Is X possible? (Too many Xs :) )
Hi everyone,
I´m not yet a member of the Tiki community. But perhaps I will become one; it depends on the answers to this post. So:
We are a group of academics and students (of German Literature - so, forgive my English ) and want to take a stab at a bit complicated project: We want to write a non-hierarchical and non-linear Literary History. If the project proves to be usefull, it could become a big thing (and thus even propagate Tiki ). Because of that, I thought, perhaps somebody could take the time and tell me: Is it possible to do here what we are planning to do?
We need some special features:
(1) The user has got to be able to make a preselection: Which Wiki-version is to be shown (more on that later)?

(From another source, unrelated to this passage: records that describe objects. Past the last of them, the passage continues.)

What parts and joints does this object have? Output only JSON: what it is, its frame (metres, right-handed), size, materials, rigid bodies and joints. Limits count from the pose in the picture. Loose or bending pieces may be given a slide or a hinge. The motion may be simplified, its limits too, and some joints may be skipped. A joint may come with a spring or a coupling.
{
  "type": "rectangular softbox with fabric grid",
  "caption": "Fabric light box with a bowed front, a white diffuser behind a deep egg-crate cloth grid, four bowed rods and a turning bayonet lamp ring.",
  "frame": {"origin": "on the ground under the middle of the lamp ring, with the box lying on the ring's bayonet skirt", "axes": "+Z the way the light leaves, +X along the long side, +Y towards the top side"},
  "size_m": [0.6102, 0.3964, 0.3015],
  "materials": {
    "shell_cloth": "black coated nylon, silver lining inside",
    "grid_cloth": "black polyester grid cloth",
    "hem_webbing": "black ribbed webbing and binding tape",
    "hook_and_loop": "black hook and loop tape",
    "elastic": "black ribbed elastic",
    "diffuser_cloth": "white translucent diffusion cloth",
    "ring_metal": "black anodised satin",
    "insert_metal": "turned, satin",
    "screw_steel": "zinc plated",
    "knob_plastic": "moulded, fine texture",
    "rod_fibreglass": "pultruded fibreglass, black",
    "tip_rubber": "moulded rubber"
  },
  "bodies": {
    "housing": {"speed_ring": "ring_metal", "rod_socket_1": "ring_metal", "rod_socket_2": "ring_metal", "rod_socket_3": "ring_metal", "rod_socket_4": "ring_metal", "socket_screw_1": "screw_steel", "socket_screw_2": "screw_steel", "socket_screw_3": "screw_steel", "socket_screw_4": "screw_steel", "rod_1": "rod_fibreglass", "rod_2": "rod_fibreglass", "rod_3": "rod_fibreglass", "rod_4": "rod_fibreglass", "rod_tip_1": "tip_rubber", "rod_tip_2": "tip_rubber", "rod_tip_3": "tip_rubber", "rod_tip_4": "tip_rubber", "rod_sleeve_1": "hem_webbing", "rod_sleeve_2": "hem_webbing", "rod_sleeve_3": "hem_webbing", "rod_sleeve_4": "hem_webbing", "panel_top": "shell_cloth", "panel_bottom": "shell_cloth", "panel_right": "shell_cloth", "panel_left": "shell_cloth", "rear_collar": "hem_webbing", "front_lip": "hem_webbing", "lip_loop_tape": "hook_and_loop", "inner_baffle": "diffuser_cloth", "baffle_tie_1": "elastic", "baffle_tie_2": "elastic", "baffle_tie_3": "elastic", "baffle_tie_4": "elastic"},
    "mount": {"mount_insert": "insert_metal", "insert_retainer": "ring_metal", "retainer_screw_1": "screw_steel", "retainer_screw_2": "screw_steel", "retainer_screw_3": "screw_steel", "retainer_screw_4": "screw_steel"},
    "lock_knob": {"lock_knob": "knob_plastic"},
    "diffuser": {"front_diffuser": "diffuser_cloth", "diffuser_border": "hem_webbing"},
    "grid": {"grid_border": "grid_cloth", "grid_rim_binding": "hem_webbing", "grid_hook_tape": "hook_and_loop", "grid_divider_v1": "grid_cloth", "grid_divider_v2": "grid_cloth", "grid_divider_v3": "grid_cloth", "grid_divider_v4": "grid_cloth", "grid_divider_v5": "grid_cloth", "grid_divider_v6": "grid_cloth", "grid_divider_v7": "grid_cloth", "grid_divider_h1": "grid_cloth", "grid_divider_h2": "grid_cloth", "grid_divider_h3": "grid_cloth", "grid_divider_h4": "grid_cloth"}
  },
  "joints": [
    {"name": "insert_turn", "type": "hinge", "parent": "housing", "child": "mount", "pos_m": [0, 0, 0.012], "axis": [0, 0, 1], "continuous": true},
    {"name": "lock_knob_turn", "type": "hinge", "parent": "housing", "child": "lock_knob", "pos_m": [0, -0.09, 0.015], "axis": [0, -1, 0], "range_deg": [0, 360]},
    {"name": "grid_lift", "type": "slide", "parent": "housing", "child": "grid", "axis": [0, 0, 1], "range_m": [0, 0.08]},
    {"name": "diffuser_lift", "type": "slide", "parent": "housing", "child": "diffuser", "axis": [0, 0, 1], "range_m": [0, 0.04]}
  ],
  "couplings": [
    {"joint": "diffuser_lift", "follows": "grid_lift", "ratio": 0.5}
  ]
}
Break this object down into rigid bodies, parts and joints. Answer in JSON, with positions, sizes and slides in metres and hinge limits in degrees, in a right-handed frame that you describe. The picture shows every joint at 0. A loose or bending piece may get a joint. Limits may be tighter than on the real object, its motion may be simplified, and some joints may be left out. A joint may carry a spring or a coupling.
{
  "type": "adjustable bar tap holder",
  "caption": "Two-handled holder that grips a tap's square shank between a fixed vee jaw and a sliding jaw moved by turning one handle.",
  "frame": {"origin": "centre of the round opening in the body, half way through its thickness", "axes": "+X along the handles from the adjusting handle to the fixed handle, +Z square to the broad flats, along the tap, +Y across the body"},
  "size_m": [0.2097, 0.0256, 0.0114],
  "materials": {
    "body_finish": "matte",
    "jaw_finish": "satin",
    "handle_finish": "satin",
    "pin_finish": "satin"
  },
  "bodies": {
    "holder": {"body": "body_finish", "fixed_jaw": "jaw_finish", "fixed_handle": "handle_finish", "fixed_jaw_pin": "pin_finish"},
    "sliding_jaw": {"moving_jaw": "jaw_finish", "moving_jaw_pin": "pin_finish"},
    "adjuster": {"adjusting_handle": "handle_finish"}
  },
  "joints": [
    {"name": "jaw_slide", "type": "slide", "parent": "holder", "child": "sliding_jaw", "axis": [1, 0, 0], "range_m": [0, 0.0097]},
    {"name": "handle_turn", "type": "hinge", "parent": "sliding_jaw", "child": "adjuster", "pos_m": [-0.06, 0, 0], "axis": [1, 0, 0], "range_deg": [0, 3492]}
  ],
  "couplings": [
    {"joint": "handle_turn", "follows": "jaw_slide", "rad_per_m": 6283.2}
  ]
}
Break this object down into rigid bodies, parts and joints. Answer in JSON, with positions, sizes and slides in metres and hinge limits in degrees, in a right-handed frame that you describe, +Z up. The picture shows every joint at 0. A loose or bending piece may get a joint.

(2) The wiki has got to be able to remember the reading history of individual users (more on that later)
(3) The most crucial feature: Not only wiki-sites, but site-paragraphes have to be “tag-able”. E.g., the paragraph “Goethe and literary journals” is tagged “media” and it is an autonomous tag but nevertheless a sub-tag of the wiki-site-tag “Goethe”.
(4) The authors have to be able to create different paragraph-versions (more on that later).
(5) We need typed links: Paragraphs and Sites have got to be linked as “influenced by”, “influence on” and “no influence, but similar/noteworthy/...”. (If at the same time the wiki could create a corresponding backlink (Goethe => Schiller: “influence on”, Schiller => Goethe: “influcenced by”), that would be great but not crucial.)
(6) “bridge-paragraphs” - see below.
The idea is this: Every Literary History in book form has to crucial problems: (a) It can tell only one history and (b) it is forced to break the connectedness between historical aspects. E.g.: The author Thomas Mann was influenced greatly by the philosopher Schopenhauer. But they are of different times and realms, so Schopenhauer would appear (if he appears at all) very early in a Literary History and Thomas Mann very late. That´s a no-go. Or: Author A was greatly influence by author B as regards style, but not as regards motives. Thus, either a literary history connects both authors which is not wholly true, or it doesn´t connect them which is just as little true.
We want to solve this: First, the reader is able to preselect the special history he wants to read, e.g. a Literary History in terms of the history of ideas or a socio-historical literary history (Feature 1) (Either he does that on a start page, or, what would be more ideal, on a sidepanel and can change his selection while reading). But an socio-historical article on Schiller would go completely astray, if it wouldn´t at least remark that Schiller was influenced by Kant. Thus, an article on Schiller has got to contain a paragraph on Schiller and Kant and a paragraph on the “socio-historical Schiller”. But if the reader wants to read a socio-historical Literary History, he is less interested in “Kant and Schiller”. Thus, we want to write two different versions of these paragraphs: an in-depth-paragraph and a shortened one. Depending on (1), the reader sees either the in-depth-”Schiller and Kant” and the shortened “sociohistorical Schiller” or conversely (4). For that purpose, (3) is needed. And, furthermore: Imagine, the article on Schiller contains ABCDEF, the article on Goethe CDFGH. Now, a reader reads the article on Schiller and is (via the link “influenced by”) directed to the article on Goethe. In this case he already has read CDF. But in case of his coming directly to the Goethe-article, he hasn´t. Thus, the article has to contain CDF, but in order to avoid redundancies, if he read Schiller beforehand, the shortened paragraph versions have got to be shown (2). And, last but not least, a Literary History tells a coherent story. But two articles don´t make a story but are mere articles. Thus, we want to write bridge-paragraphs. The reader reads Goethe, is directed to Schiller via an “influence on”-link and the first paragraph is a bridge between the articles (6) (dunno, probably this is only a special case of 2, but I´m no Wiki-whiz).